ZA: A little bit of both really. Having a speciality can be really useful once it comes to the execution, but at the very beginning of a project, it helps to be a bit of an all-rounder. It’s a lot easier to crack a brief when everybody’s thinking about the core thoughts and ideas rather than specific media. Sometimes, having a specific speciality can be a hindrance because you can get bogged down in the particular medium.
.net: How do you look after your clients and their brands?
NC: We don’t have a long list of clients – we focus on quality rather than quantity. That means our senior team is directly involved with each of our clients and we have close working relationships with those clients at MD/CEO level, as well as with the day-to-day marketing team.
We only work with clients we like and admire, and those whose brands and business we feel passionate about. In that sense, we take ‘ownership’ very personally.
.net: What do you consider to be Wieden and Kennedy London’s proudest moment so far?
ZA: If forced to choose one proudest moment, we’d have to go for our recent award of ‘Campaign of the Decade’ by Campaign magazine for the Honda Power of Dreams campaign. It’s been probably the most-awarded campaign in the world in the last few years, and has helped to transform the brand image and double the market share for Honda in the UK. We were also awarded ‘Best Digital Campaign’ of 2009 for our ‘Show Your Five’ campaign for Nike.
.net: What effect has the recession had on your office?
NC: The recession has impacted on most of our clients, who have cut expenditure across the board, including marketing. Inevitably this has affected us. We’ve had to work harder and smarter. But as an independent, we’re not subject to pressure from the City or a holding company, so unlike most of our competitors, we’ve not been forced to make rounds of redundancies. And our business is healthy: we’re the fastest-growing agency in the UK top 20, up 46 per cent in the latest published figures. We won six out of seven pitches in 2009. We’re coming out of the recession bigger and stronger than when we entered it.
.net: What’s the Platform initiative about?
NC: In September last year, we launched a fully-fledged creative talent hub called Platform. The idea is to draw out the best, undiscovered, creative minds from the worlds of arts, science and technology around the globe. We found people from diverse backgrounds and skillsets, who possess inspirational and curious minds. They work as a collective to solve live business problems, as well as working in isolation on research, creative and product development projects and with local communities around the world to do more good.

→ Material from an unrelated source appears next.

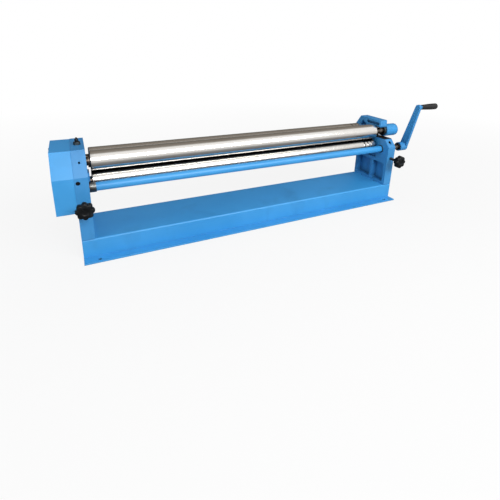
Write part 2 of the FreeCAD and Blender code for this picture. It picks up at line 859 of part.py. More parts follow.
def make_release_sleeve():
    start = sleeve_inner_x() + sleeve_ring_length
    body = rod_x(sleeve_diameter / 2, start, sleeve_outer_x(), 0, top_roll_z)
    end_rim = edges_where(body, lambda edge: edge.BoundBox.XMin > sleeve_outer_x() - 1)
    body = body.makeFillet(sleeve_rounding, [edge for edge in end_rim if isinstance(edge.Curve, Part.Circle)])
    bore_end = sleeve_inner_x() + sleeve_bore_depth
    bore = rod_x(journal_radius + running_clearance, start - 1, bore_end, 0, top_roll_z)
    screw = rod_z(sleeve_screw_radius, top_roll_z, top_roll_z + sleeve_diameter, sleeve_screw_x(), 0)
    return body.cut(bore).cut(screw)


def make_sleeve_ring():
    end = sleeve_inner_x() + sleeve_ring_length
    inner = journal_radius + running_clearance
    ring = ring_x(sleeve_ring_diameter / 2, inner, sleeve_inner_x(), end, 0, top_roll_z)
    return ring


def make_sleeve_screw():
    """Dog-point screw that keeps the sleeve on the journal."""
    low = top_roll_z + journal_radius - 3 + slide_clearance
    high = top_roll_z + sleeve_diameter / 2 - 2
    return rod_z(sleeve_screw_radius, low, high, sleeve_screw_x(), 0)


# Lower bearings and wedges


def wedge_top_z(y):
    return wedge_floor_z + wedge_height - y / wedge_slope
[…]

At Wieden and Kennedy, we believe that inspiration is the key to learning. With this in mind, we invited the most talented and prominent figures from the arts, science, technology and education communities to become patrons for Platform. They’ve offered lectures, workshops, debates and work swaps, and participate in many different areas of the programme. Patrons include Professor Linda Drew, from the University of the Arts London; Jeremy Ettinghausen, head of digital publishing at Penguin; Sarah Featherstone, an architect; Russell Davies, a global strategist; Deep Kailey, fashion editor at Vogue India; and Joel Gethin Lewis, an interaction designer and artist.
.net: What are you currently working on?
ZA: We’re all keeping pretty busy working on an integrated campaign for Nike Football, a very exciting project for Nike Running, a couple of new spots for Honda and we’ve just launched a longer-term interactive project for Nokia.
.net: What are you looking forward to over the next few months?
ZA: We don’t just expect evolution, we anticipate continuous revolution during 2010 here at W+K. There’s no question that the world in which we work is changing very quickly. We look forward to discovering new platforms and technologies to play with and doing more to move beyond just being a traditional ad agency and into more of a creative company that will make and do a range of things to build our clients’ brands and our own business.